GRAM domain containing 1A also known as Aster-A is a protein that is encoded by the GRAMD1A gene.
  It contains a transmembrane region, a GRAM domain and a VASt domain that can bind cholesterol. GRAMD1A has four paralogs: GRAMD1B and GRAMD1C and two without VASt domains, GRAMD2A and GRAMD2B.  These proteins are mammalian representatives of the yeast lipid transfer proteins anchored at a membrane contact site (LAM) family.

The protein is expressed ubiquitously with higher levels in the central nervous system.

Function
GRAMD1A localizes to the endoplasmic reticulum.  Its GRAM domain tethers it to the plasma membrane where it can bind  phosphatidylinositol phosphate in areas enriched for it.

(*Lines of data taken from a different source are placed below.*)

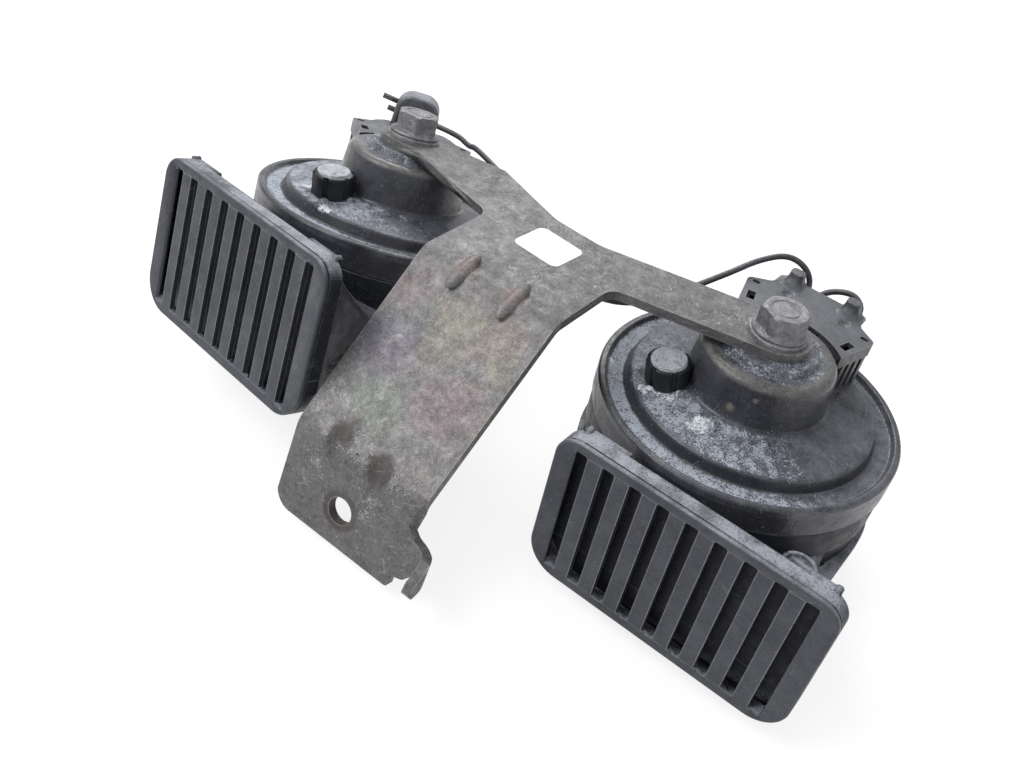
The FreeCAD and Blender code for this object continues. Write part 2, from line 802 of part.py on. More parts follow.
def make_adjuster_screw():
    upper = breaker_levels()[0]
    lean = math.radians(plateau_slope)
    down = (plateau_at(adjuster_distance) - upper - blade_thickness) / math.cos(lean)
    tip = -down + (adjuster_screw_radius + 0.3) * math.tan(lean)
    seat = 0.3
    screw = rod(adjuster_screw_radius, tip, seat - tip + 1).fuse(hexagon(adjuster_hex, seat, adjuster_hex_height))
    slot = block(0, -5, seat + adjuster_hex_height - 1.2, 1.0, 10, 2)
    return at_adjuster(screw.cut(slot))


def make_adjuster_cap():
    """Rubber cap with broad lobes round its side and a plain disc on top."""
    lobes = cap_height - cap_disc_height
    cap = turned([(0, 0), (cap_radius, 0, 0.5), (cap_radius, lobes, 0.7), (cap_top_radius, lobes),
                  (cap_top_radius, cap_height, 0.5), (0, cap_height)])
    cap = cap.cut(rod(cap_hollow_radius, -1, cap_hollow_height + 1))
    for i in range(cap_notch_count):
        notch = rod(cap_notch_radius, -1, lobes + 1, polar(cap_radius, cap_notch_turn + 360 / cap_notch_count * i))
        cap = cap.cut(notch)
    return at_adjuster(cap)


# Trumpet


def bell_sections(mouth, wall, lead):
    """Rounded sections of the flaring bell, from inside the body out to the collar."""
    left = mouth["offset"] - mouth_width / 2
    right = mouth["offset"] + mouth_width / 2
    floor = mouth["rise"] - mouth_height
    end = -mouth["reach"] + collar_depth
    body_bottom_radius = body_radii()[2]
    # y, left, right, bottom, top and corner radius of each outer section
    rows = [(-12.0 + lead, 4.0, body_bottom_radius - 2.6, -body_depth + 0.8, -passage_top + bell_wall, 4.0),
            (-30.0, -8.0, body_bottom_radius + 1.2, -body_depth - 0.2, -body_step_depth + 0.5, 5.0),
            (bell_shoulder_y, left + 9.0, right - 7.0, floor + 1.4, mouth["rise"] - 17.0, 6.0),
            (end - lead, left + 1.4, right - 1.4, floor + 1.0, mouth["rise"] - 1.4, 7.5)]
    wires = []
    for y, a, b, low, high, radius in rows:
        r = max(radius - wall, 1.5)
        roof = wall * (bell_shoulder_wall if y == bell_shoulder_y else 1.0)
        wires.append(rectangle_at(y, a + wall, b - wall, low + wall, high - roof, r, r))
    return wires


def body_radii():
    """Radii of the round body under the cover: its top, its step and its floor."""
    top = rim_radius - body_inset
    return top, top - body_step, top - body_taper


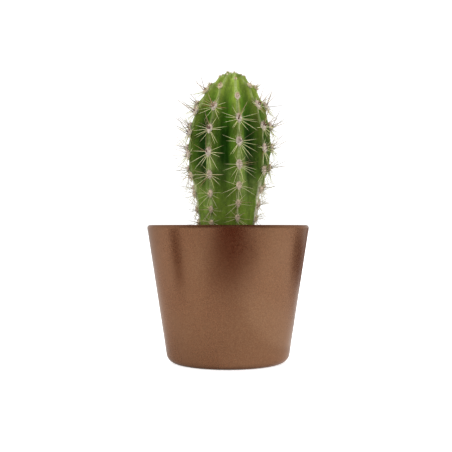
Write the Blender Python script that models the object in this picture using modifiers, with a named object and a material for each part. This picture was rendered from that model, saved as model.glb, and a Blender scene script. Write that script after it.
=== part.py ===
"""Ribbed columnar cactus standing in soil in a small tapered pot with a satin copper finish.

Three pieces, each one object: the pot, the soil plug that fills it, and the cactus, whose wool pads and
spines are joined to its ribbed stem. Metres, +Z up, origin at the centre of the pot's base. The ribs are
numbered anticlockwise seen from above, and rib 0 faces the front, -Y, turned a little towards +X.
"""

import bisect
import math
import random

import bmesh
import bpy
from mathutils import Matrix, Vector, noise

MM = 0.001
TOUCH_GAP = 0.3 * MM  # between pieces that lie against each other
MERGE = 0.01 * MM

# Pot
POT_HEIGHT = 59.0 * MM
RIM_RADIUS = 35.0 * MM
BASE_RADIUS = 26.0 * MM  # where the straight wall would meet the ground
WALL = 3.0 * MM
RIM_ROUND_OUTER = 1.3 * MM
RIM_ROUND_INNER = 1.1 * MM
BASE_ROUND = 4.0 * MM
FLOOR_TOP = 4.6 * MM
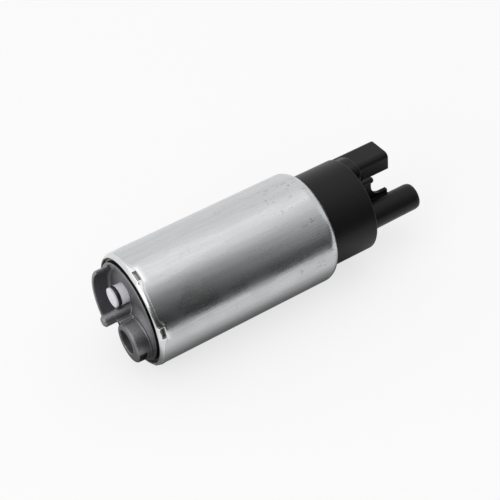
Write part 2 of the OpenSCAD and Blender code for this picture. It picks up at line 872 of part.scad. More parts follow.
// Outside of the head: skirt, collar, tube, plinth, connector, fin and post
module head_outside() {
    turned() intersection() {
        rolled_outline(flange_x0, fit_r, roll_r - can_wall - slip);
        translate([0, flange_x0]) square([fit_r, can_len - flange_x0 + over]);
    }
    rod(roll_x, head_x1 - edge_break, collar_r);
    cone(head_x1 - edge_break, head_x1, collar_r, collar_r - edge_break);
    translate([0, tube_y, tube_z]) {
        cone(wall_x0, tube_seat_x0, tube_r + tube_draft, tube_r);
        rod(tube_seat_x0, tube_x1 - tip_len, tube_r);
        cone(tube_x1 - tip_len, tube_x1, tube_r, tube_r - tip_step);
    }
    section(wall_x0, conn_x1) connector_outline(0);
    section(wall_x0, head_x1 + plinth_len) intersection() {
        circle(plinth_r);
        translate([plinth_y0, plinth_z0])
            round_rect(conn_y0 + conn_w - plinth_y0, plinth_h, 1, plinth_round);
    }
    fin();
    translate([0, post_y, post_z]) {
        rod(wall_x0, head_x1 + post_len - post_r, post_r);
        translate([head_x1 + post_len - post_r, 0, 0]) sphere(post_r);
    }
}

module outlet_head() {
    color([0.12, 0.12, 0.13]) place() difference() {
        union() {
            difference() {
                head_outside();
                rod(flange_x0 - over, wall_x0, cavity_r);
            }
            translate([0, relief_y, relief_z]) rod(relief_x0, wall_x0 + over, relief_bore_r + 1);
        }
        translate([0, tube_y, tube_z]) {
            rod(wall_x0 - over, tube_x1 - nozzle_len, valve_bore_r);
            rod(tube_x1 - nozzle_len - over, tube_x1 + over, valve_bore_r - 0.7);
        }
        section(head_x1 + conn_floor, conn_x1 + over) connector_outline(conn_wall);
        for (y = [blade_ya, blade_yb])
            block([wall_x0 - over, y - blade_t / 2 - slip, blade_z - blade_w / 2 - slip],
                [head_x1 + conn_floor + over, y + blade_t / 2 + slip, blade_z + blade_w / 2 + slip]);
        translate([0, relief_y, relief_z]) rod(relief_x0 - over, head_x1 + over, relief_bore_r);
        ring(head_groove_x - head_groove_w / 2, head_groove_x + head_groove_w / 2,
            fit_r + over, fit_r - 2 * head_seal_r - slip);
    }
}

module head_seal() {
    color([0.05, 0.05, 0.05]) place() o_ring(head_groove_x, fit_r - head_seal_r, head_seal_r);
}

module check_valve() {
    color([0.85, 0.85, 0.83]) place() translate([0, tube_y, tube_z]) {
        rod(poppet_x0, poppet_x0 + poppet_t, poppet_r);
        rod(poppet_x0, stem_x1, stem_d / 2);
    }
}

module check_seat() {
    color([0.1, 0.1, 0.1]) place() translate([0, tube_y, tube_z])
        ring(valve_x0, valve_x0 + valve_seat_t, valve_bore_r - slip, valve_bore_r - 1.3);
}

module check_spring() {
    color([0.7, 0.7, 0.72]) place() translate([0, tube_y, tube_z])
        coil_spring(poppet_x0 + poppet_t + slip, guide_x0 - slip, stem_d / 2 + 0.9, check_wire_r, 5);
}

module check_guide() {
    rim_t = 0.6;
    color([0.85, 0.85, 0.83]) place() translate([0, tube_y, tube_z])
        section(guide_x0, guide_x0 + guide_t) difference() {
            union() {
                difference() {
                    circle(valve_bore_r - slip);
                    circle(valve_bore_r - slip - rim_t);
                }
                circle(stem_d / 2 + 0.7);
                for (a = [90, 210, 330]) rotate(a) translate([0, -0.4]) square([valve_bore_r - rim_t, 0.8]);
            }
            circle(stem_d / 2 + run_gap);
        }
}

module relief_ball() {
    color([0.78, 0.78, 0.8]) place() translate([ball_x, relief_y, relief_z]) sphere(ball_r);
}

module relief_seat() {
    color([0.8, 0.65, 0.35]) place() translate([0, relief_y, relief_z])
        ring(relief_x0, relief_x0 + relief_seat_t, relief_bore_r - slip, relief_hole_r);
}

module relief_spring() {
    color([0.7, 0.7, 0.72]) place() translate([0, relief_y, relief_z])
        coil_spring(ball_x + ball_r + slip, relief_plug_x0 - slip, ball_r - 0.6, relief_wire_r, 5);
}

module relief_plug() {
    color([0.85, 0.8, 0.65]) place() translate([0, relief_y, relief_z])
        ring(relief_plug_x0, head_x1, relief_bore_r - slip, 1);
}

outer_can();
inlet_cover();
cover_seal();
vent_plug();
plug_o_ring();
thrust_pad();
impeller();
spacer_ring();
pump_casing();
front_bush();
shaft();
armature_core();
armature_windings();
core_insulators();
commutator_hub();
commutator_segments();
magnet_a();
magnet_b();
magnet_clips();
brush_a();
brush_b();
brush_spring_a();
brush_spring_b();
brush_holder();
rear_bush();
pigtail_a();
pigtail_b();
choke_coils();
choke_cores();
terminals();
outlet_head();
head_seal();
check_valve();
check_seat();
check_spring();
check_guide();
relief_ball();
relief_seat();
relief_spring();
relief_plug();
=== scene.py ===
"""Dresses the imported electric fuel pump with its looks, a small studio and the camera.

Sizes of the pump's pieces are millimetres measured on the pump itself. There x runs from
the can's inlet lip towards the outlet, y and z start at the shaft's axis, and angles run
from +Y towards +Z. Place turns them into metres in the row frame. The studio's and the
camera's sizes are metres in the row frame.
"""

import json
import logging
import math
from dataclasses import dataclass, field
from enum import Enum
from typing import Callable

import bpy
import numpy as np
from mathutils import Matrix, Vector

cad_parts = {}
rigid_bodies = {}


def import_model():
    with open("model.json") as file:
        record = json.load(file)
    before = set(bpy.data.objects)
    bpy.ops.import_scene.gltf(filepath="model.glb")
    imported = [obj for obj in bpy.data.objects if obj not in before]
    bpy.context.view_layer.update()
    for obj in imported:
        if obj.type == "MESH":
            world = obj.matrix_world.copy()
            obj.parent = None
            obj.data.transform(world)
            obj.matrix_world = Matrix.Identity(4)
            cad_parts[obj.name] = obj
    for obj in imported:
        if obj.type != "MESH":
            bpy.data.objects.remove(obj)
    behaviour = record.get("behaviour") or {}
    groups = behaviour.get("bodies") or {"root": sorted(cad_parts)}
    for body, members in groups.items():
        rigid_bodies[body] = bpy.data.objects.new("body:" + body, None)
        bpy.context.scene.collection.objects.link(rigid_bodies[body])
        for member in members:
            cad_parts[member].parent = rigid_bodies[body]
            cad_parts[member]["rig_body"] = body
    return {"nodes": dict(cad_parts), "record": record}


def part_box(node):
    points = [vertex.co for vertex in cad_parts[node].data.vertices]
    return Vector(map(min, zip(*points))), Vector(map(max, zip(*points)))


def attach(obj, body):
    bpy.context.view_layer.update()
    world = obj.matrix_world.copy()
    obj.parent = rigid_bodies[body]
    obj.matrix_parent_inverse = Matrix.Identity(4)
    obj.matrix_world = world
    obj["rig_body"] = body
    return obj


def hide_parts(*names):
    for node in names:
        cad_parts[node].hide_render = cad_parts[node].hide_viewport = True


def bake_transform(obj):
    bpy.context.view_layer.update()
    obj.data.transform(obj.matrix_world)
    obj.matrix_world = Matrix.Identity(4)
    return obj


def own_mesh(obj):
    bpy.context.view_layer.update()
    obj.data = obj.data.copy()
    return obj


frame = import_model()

MM = 0.001
TURN = 2 * math.pi
TINY = 1e-6
WHITE = (1.0, 1.0, 1.0, 1.0)

Field = Callable[[np.ndarray, np.ndarray, np.ndarray], np.ndarray]

log = logging.getLogger("fuel_pump")


class Body(str, Enum):
    """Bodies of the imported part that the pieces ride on."""

    PUMP = "pump_body"
    BRUSH_A = "carbon_brush_a"
    BRUSH_B = "carbon_brush_b"


class Slot(str, Enum):
    """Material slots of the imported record."""

    CAN_STEEL = "can_steel"
    CAST_ALUMINIUM = "cast_aluminium"
    SEAL_RUBBER = "seal_rubber"
    WHITE_NYLON = "white_nylon"
    CERAMIC = "ceramic"
    IMPELLER_RESIN = "impeller_resin"
    SINTERED_BRONZE = "sintered_bronze"
    SHAFT_STEEL = "shaft_steel"
    LAMINATION_STEEL = "lamination_steel"
    ENAMELLED_COPPER = "enamelled_copper"
    FIBRE_BOARD = "fibre_board"
    PHENOLIC = "phenolic"
    CARBON = "carbon"
    FERRITE = "ferrite"
    SPRING_STEEL = "spring_steel"
    NATURAL_NYLON = "natural_nylon"
    BARE_COPPER = "bare_copper"
    TINNED_BRASS = "tinned_brass"
    BLACK_NYLON = "black_nylon"


class Relief(Enum):
    """Which way a finish breaks up its surface."""

    GRAIN = "grain"
    TURNS = "turns"
    STREAKS = "streaks"


class Effect(Enum):
    """Shader node groups that the finishes share."""

    GRAIN = "fine_grain"
    STREAKS = "drawn_streaks"
    TURNS = "wound_turns"
    CLOUDS = "soft_clouds"
    # Lighter edges: rubbed wear, and painted edge highlights.
    WEAR_AND_HIGHLIGHT = "edge_wear"
    SPECKS = "small_specks"
    SCRATCHES = "short_scratches"


@dataclass(frozen=True)
class Place:
    """Where the pump lies in the row frame, in metres."""

    lip_x: float
    axis_z: float

    @classmethod
    def from_can(cls) -> "Place":
        """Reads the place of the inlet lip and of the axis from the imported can."""
        low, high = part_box("outer_can")
        return cls(low.x, (low.z + high.z) / 2)

    def metres(self, points: np.ndarray) -> np.ndarray:
        """Turns pump points in millimetres into row frame points in metres."""
        return np.asarray(points, float) * MM + (self.lip_x, 0.0, self.axis_z)


# Solids as distance fields


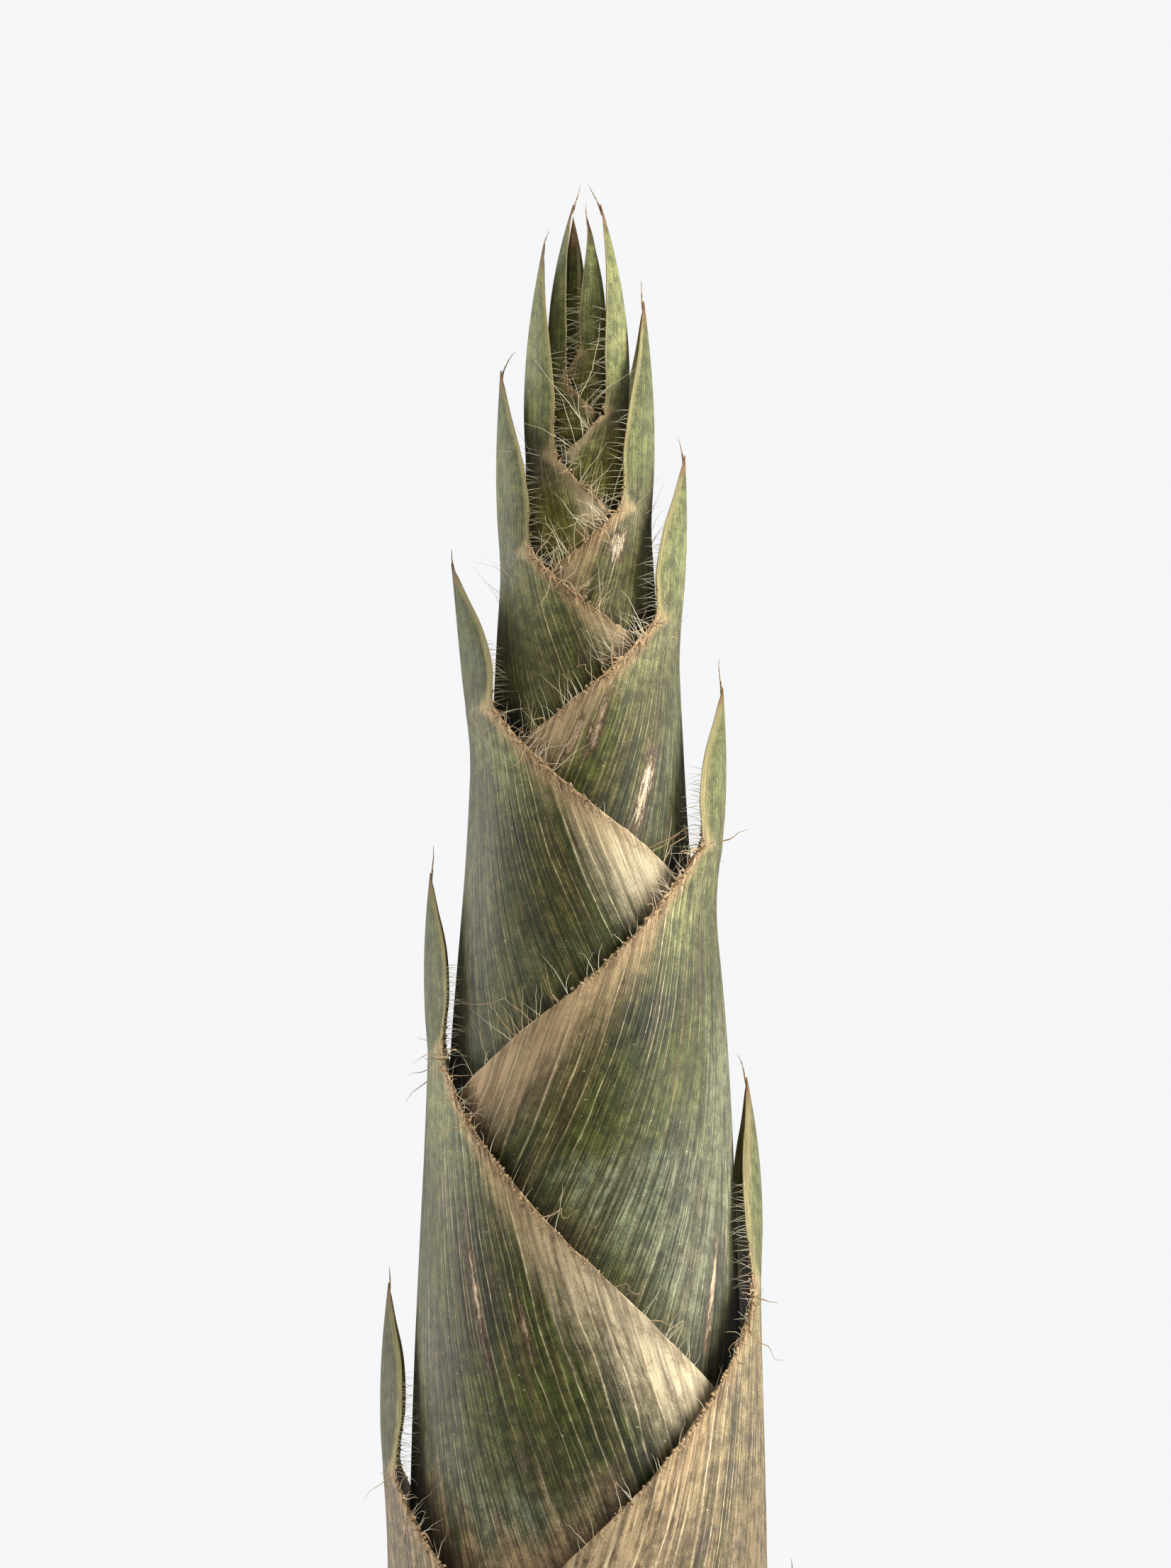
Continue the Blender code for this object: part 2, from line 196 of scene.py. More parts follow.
def smooth(x, xs, ys):
    """ys at x on a smooth curve through the points (xs, ys), carried on straight past the ends."""
    x = np.asarray(x, float)
    last = len(xs) - 1
    low = np.maximum(np.arange(len(xs)) - 1, 0)
    high = np.minimum(np.arange(len(xs)) + 1, last)
    slopes = (ys[high] - ys[low]) / (xs[high] - xs[low])
    k = np.clip(np.searchsorted(xs, x, side="right") - 1, 0, last - 1)
    width = xs[k + 1] - xs[k]
    t = np.clip((x - xs[k]) / width, 0, 1)
    rise = (3 - 2 * t) * t**2
    bend = width * (t * (1 - t) ** 2 * slopes[k] - t**2 * (1 - t) * slopes[k + 1])
    before = np.where(x < xs[0], (x - xs[0]) * slopes[0], 0)
    after = np.where(x > xs[-1], (x - xs[-1]) * slopes[-1], 0)
    return ys[k] + rise * (ys[k + 1] - ys[k]) + bend + (before + after)


def ease(x):
    """0 to 1 as x goes from 0 to 1, level at both ends."""
    t = np.clip(x, 0, 1)
    return t * t * (3 - 2 * t)


VEIN_SAMPLES = 1001  # veins tried to find the last one that enters the blade
HEIGHT_SAMPLES = 801  # heights tried to find where a vein meets the margin


class Leaf:
    """One leaf of the shoot: its shape from the table, its foot and tip from the frame's node."""

    def __init__(self, number):
        self.number = number
        self.node = f"sheath_{number:02d}"
        self.shape = LEAF_SHAPES[number - 1]
        self.look = LEAF_LOOKS[number - 1]
        self.girth = self.shape.radius / TYPICAL_RADIUS
        low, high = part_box(self.node)
        self.foot = low.z / MM
        self.tip = high.z / MM
        self.blade = self.tip - self.shape.ligule
        self.shoulder = SHOULDER_WIDTH / max(self.shape.radius, SHOULDER_LEAST_RADIUS)
        self.direction = math.radians(self.shape.turn + (180 if number % 2 else 0))
        self.closure = self.shape.ligule - self.shape.drop
        veins = np.linspace(0, math.pi, VEIN_SAMPLES)
        self.last_vein = float(np.interp(self.shoulder, self.fan(veins, self.shape.ligule), veins))

    def sheath_radius(self, z):
        """Outer radius of the closely wrapped sheath."""
        return smooth(z, HEIGHTS, RADII) + LAYER_STEP * (smooth(z, HEIGHTS, COUNTS) - self.number)

    def flare(self, angle, z):
        """How far the top of the sheath stands out, most under the blade."""
        rise = np.clip(1 - (self.shape.ligule - z) / (FLARE_SHARE * self.shape.drop), 0, None)
        return self.shape.flare * rise**2 * np.cos(angle / 2) ** 2

    def margin_height(self, angle):
        """Height of the sheath's upper edge at an angle from the middle of its blade."""
        share = np.clip((np.abs(angle) - self.shoulder) / (math.pi - self.shoulder), 0, 1)
        return self.shape.ligule - self.shape.drop * share**MARGIN_EASE

    def margin_angle(self, z):
        """Half the angle that the sheath covers at a height."""
        share = np.clip((self.shape.ligule - z) / self.shape.drop, 0, 1) ** (1 / MARGIN_EASE)
        return self.shoulder + (math.pi - self.shoulder) * share

    def fan(self, vein, z):
        """Angle round the shoot at which a vein, named by its angle at the foot, passes a height."""
        up = np.clip(1 - (self.shape.ligule - z) / (FAN_DEPTH * self.shape.drop), 0, 1)
        steep = min(1.0, self.shape.drop / (STEEP_DROP * self.shape.radius))
        pull = VEIN_PULL * steep * (math.pi / self.shoulder - 1) * up**FAN_EASE
        return vein / (1 + pull * (1 - (vein / math.pi) ** 2))

    def vein_top(self, vein):
        """Height where a vein leaves the sheath, by the ligule or by the margin."""
        z = np.linspace(self.closure, self.shape.ligule, HEIGHT_SAMPLES)[:, None]
        margin = self.margin_angle(z)
        inside = self.fan(np.abs(vein)[None, :], z) <= margin
        return z[:, 0][np.where(inside, np.arange(len(z))[:, None], 0).max(axis=0)]

    def blade_width(self, share):
        """Half the blade's width, measured round its arc."""
        shares, tapers = np.array(BLADE_TAPER).T
        width = min(self.shoulder * self.shape.radius, BLADE_SHARE * self.blade)
        return np.maximum(width * smooth(share, shares, tapers), 0)

    def blade_point(self, across, share, inset):
        """Point of the blade before its turn; across runs from -1 to 1 and share from its foot to its tip."""
        shape = self.shape
        foot_reach = shape.radius + shape.flare
        width = self.blade_width(share)
        fold = self.shoulder + (BLADE_FOLD - self.shoulder) * np.minimum(1.0, share / FOLDED_AT)
        arc = np.maximum(np.minimum(width / fold, shape.radius), BLADE_LEAST_ARC)
        angle = across * width / arc
        bulge = BLADE_BULGE * np.sin(math.pi * share) * min(1.0, self.blade / BULGED_LENGTH)
        middle = foot_reach + (shape.reach - foot_reach) * share**2 + bulge - arc
        reach = arc - inset
        z = shape.ligule + self.blade * share
        return np.stack([middle + reach * np.cos(angle), reach * np.sin(angle), z + 0 * angle], -1)

    def turned(self, points):
        """The points turned from +X to the leaf's own side."""
        c, s = math.cos(self.direction), math.sin(self.direction)
        x, y, z = np.moveaxis(points, -1, 0)
        return np.stack([x * c - y * s, x * s + y * c, z], -1)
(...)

When the plasma membrane contains high levels of cholesterol, GRAMD1a like GRAMD1b and GRAMD1c moves to sites of contact between the plasma membrane and the endoplasmic reticulum. The VASt domain of GRAMD1A then binds cholesterol and cholesterol is moved from the plasma membrane to the endoplasmic reticulum.  The VASt domain is responsible for binding cholesterol while the GRAM domain determines the location of the protein through sensing of cholesterol and binding partially negatively charged lipids in the plasma membrane, especially phosphatidylserine.

GRAMD1A also is necessary for autophagosome biogenesis.